● **Data supplied**:

** begin **

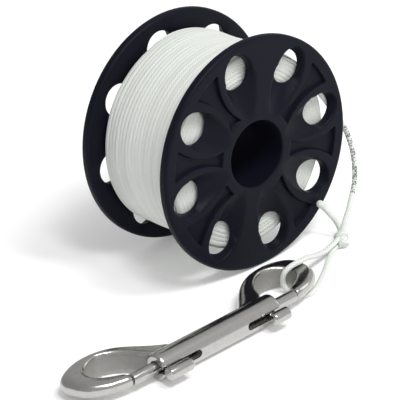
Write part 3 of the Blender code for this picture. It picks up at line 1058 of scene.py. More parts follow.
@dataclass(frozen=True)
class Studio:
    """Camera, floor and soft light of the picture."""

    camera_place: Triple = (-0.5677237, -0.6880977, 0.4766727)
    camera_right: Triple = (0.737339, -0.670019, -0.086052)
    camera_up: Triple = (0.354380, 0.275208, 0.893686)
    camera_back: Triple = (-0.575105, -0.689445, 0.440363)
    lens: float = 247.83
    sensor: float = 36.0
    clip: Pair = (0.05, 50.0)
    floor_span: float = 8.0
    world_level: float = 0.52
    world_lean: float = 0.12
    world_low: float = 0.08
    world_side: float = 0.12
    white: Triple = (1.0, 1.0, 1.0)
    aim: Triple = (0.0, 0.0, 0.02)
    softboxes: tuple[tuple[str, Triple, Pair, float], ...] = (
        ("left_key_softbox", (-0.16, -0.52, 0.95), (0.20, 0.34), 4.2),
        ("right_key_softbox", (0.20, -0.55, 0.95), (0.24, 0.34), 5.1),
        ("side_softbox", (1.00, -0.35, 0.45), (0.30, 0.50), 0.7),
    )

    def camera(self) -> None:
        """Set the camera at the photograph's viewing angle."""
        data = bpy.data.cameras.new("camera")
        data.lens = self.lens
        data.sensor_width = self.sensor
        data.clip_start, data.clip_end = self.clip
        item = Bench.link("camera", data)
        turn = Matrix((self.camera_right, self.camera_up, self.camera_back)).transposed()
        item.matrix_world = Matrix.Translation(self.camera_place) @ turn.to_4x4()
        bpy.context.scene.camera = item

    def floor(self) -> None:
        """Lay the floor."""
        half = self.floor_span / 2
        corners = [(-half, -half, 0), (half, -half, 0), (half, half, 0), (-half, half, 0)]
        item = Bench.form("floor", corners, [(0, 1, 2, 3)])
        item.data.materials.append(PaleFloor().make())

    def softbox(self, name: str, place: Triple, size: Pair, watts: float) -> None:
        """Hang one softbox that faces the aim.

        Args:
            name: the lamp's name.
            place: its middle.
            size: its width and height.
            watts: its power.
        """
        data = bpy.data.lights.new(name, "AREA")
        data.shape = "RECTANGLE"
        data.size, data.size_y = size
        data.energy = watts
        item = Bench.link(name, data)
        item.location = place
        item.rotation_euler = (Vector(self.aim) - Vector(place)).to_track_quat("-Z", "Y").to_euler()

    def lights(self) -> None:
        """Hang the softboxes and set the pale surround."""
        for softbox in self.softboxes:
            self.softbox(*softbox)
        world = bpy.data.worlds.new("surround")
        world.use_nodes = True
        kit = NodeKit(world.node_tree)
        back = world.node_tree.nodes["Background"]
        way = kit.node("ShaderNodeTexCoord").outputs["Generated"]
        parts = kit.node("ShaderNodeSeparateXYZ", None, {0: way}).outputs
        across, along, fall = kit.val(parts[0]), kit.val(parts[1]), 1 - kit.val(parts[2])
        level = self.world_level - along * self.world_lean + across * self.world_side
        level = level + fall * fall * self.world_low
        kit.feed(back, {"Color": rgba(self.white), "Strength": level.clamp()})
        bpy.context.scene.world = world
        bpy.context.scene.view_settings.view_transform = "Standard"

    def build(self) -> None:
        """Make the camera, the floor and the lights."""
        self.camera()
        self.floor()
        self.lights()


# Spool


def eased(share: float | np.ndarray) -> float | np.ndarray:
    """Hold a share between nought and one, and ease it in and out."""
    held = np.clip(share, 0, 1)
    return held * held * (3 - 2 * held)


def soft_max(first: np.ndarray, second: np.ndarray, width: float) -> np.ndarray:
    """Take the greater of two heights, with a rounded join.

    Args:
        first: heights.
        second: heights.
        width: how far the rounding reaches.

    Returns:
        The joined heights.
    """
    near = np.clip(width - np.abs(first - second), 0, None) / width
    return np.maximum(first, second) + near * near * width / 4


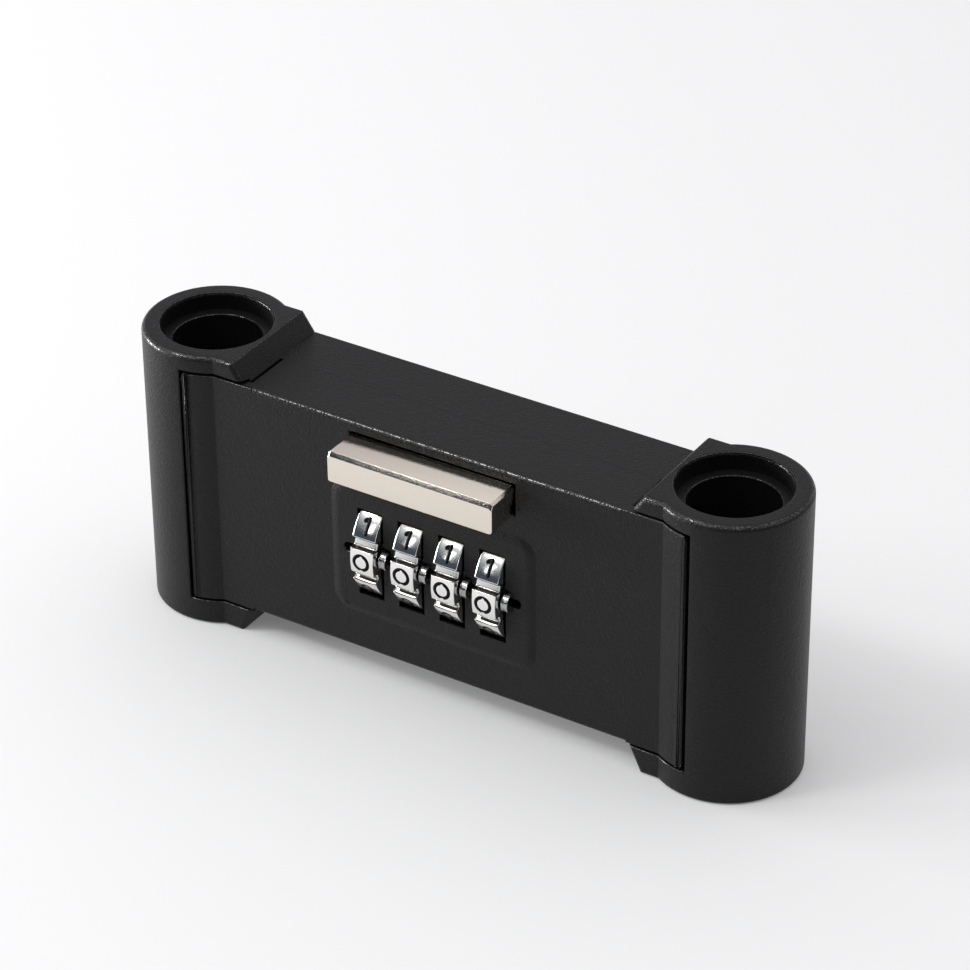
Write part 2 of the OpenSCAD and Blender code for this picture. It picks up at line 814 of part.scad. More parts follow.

** end **
** begin **

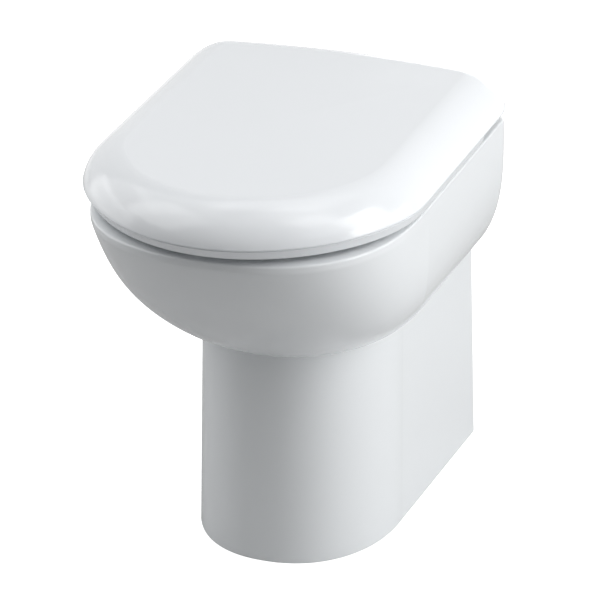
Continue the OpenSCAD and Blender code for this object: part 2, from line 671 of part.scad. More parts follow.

** end **

● **What is required**: Nothing but the lines from the one with "Write part 3" through the one with "bpy.context.scene.camera = item" should be retyped; include both and keep them exact.

● **Task response**:
Write part 3 of the Blender code for this picture. It picks up at line 1058 of scene.py. More parts follow.
@dataclass(frozen=True)
class Studio:
    """Camera, floor and soft light of the picture."""

    camera_place: Triple = (-0.5677237, -0.6880977, 0.4766727)
    camera_right: Triple = (0.737339, -0.670019, -0.086052)
    camera_up: Triple = (0.354380, 0.275208, 0.893686)
    camera_back: Triple = (-0.575105, -0.689445, 0.440363)
    lens: float = 247.83
    sensor: float = 36.0
    clip: Pair = (0.05, 50.0)
    floor_span: float = 8.0
    world_level: float = 0.52
    world_lean: float = 0.12
    world_low: float = 0.08
    world_side: float = 0.12
    white: Triple = (1.0, 1.0, 1.0)
    aim: Triple = (0.0, 0.0, 0.02)
    softboxes: tuple[tuple[str, Triple, Pair, float], ...] = (
        ("left_key_softbox", (-0.16, -0.52, 0.95), (0.20, 0.34), 4.2),
        ("right_key_softbox", (0.20, -0.55, 0.95), (0.24, 0.34), 5.1),
        ("side_softbox", (1.00, -0.35, 0.45), (0.30, 0.50), 0.7),
    )

    def camera(self) -> None:
        """Set the camera at the photograph's viewing angle."""
        data = bpy.data.cameras.new("camera")
        data.lens = self.lens
        data.sensor_width = self.sensor
        data.clip_start, data.clip_end = self.clip
        item = Bench.link("camera", data)
        turn = Matrix((self.camera_right, self.camera_up, self.camera_back)).transposed()
        item.matrix_world = Matrix.Translation(self.camera_place) @ turn.to_4x4()
        bpy.context.scene.camera = item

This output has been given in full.